## begin

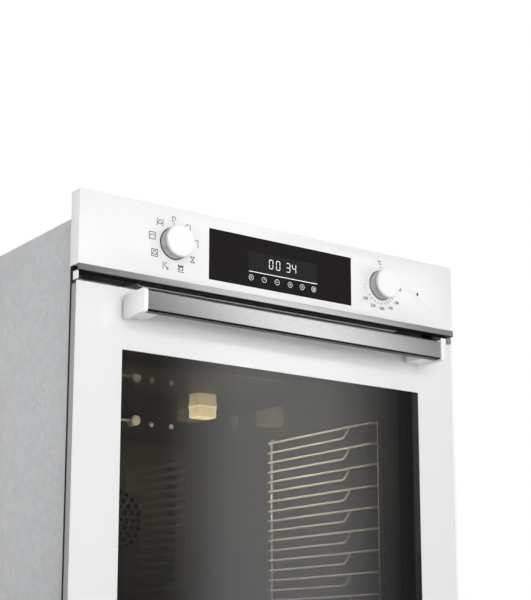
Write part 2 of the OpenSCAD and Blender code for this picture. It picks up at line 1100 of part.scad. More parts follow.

## end
## begin

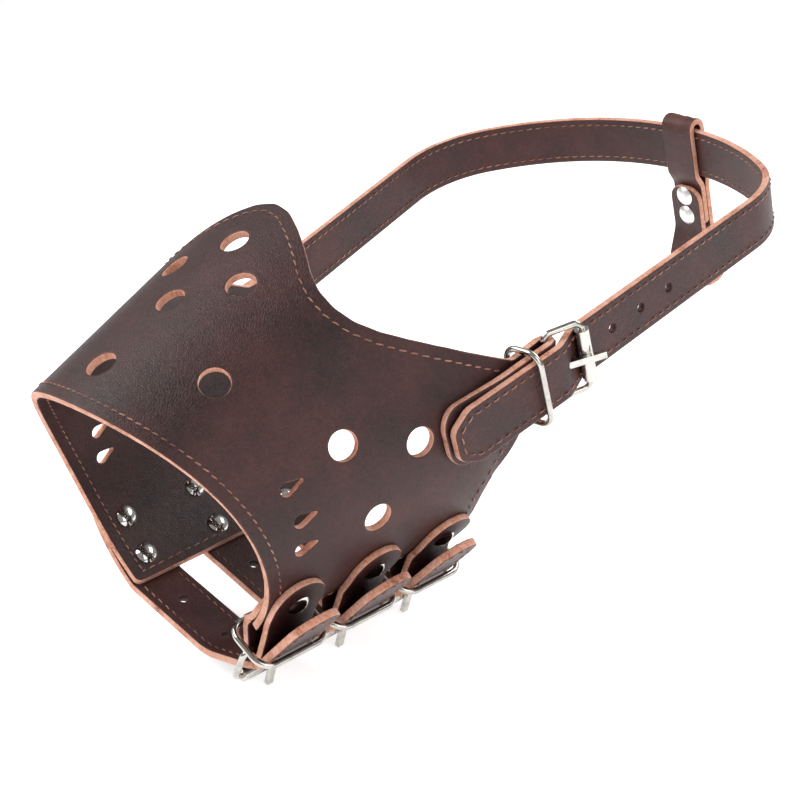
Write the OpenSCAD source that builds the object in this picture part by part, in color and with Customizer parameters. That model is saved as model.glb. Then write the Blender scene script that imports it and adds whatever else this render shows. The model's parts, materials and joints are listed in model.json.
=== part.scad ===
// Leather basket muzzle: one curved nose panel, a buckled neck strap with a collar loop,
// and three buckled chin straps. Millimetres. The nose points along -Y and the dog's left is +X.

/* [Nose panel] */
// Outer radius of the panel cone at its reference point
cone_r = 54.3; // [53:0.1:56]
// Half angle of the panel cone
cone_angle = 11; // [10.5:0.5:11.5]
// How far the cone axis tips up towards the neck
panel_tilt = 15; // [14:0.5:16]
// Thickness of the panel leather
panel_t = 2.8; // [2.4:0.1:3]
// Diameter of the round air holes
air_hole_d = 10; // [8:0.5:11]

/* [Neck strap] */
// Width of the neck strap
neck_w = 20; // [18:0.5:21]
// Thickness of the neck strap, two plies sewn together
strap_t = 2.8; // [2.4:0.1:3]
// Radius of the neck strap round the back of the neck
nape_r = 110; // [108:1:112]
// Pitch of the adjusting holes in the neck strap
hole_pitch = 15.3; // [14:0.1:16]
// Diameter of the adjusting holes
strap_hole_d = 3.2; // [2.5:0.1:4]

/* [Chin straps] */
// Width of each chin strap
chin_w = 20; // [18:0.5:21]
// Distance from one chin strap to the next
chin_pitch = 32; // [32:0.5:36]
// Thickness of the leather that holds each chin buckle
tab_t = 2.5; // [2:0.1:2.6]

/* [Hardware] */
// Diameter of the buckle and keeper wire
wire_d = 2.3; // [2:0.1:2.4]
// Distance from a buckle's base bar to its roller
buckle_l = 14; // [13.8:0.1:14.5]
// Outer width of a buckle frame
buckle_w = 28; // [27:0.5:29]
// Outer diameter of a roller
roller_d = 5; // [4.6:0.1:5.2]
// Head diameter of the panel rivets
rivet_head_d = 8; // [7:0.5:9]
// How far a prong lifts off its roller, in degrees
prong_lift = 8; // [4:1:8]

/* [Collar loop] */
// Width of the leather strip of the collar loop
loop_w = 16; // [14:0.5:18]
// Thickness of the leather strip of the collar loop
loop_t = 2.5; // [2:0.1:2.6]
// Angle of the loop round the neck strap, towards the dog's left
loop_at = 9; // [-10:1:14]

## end

WHAT YOU ARE ASKED TO DO -
Exactly how many lines in the data above contain the word "picture"? Respond with the number and nothing more.

THE ANSWER -
2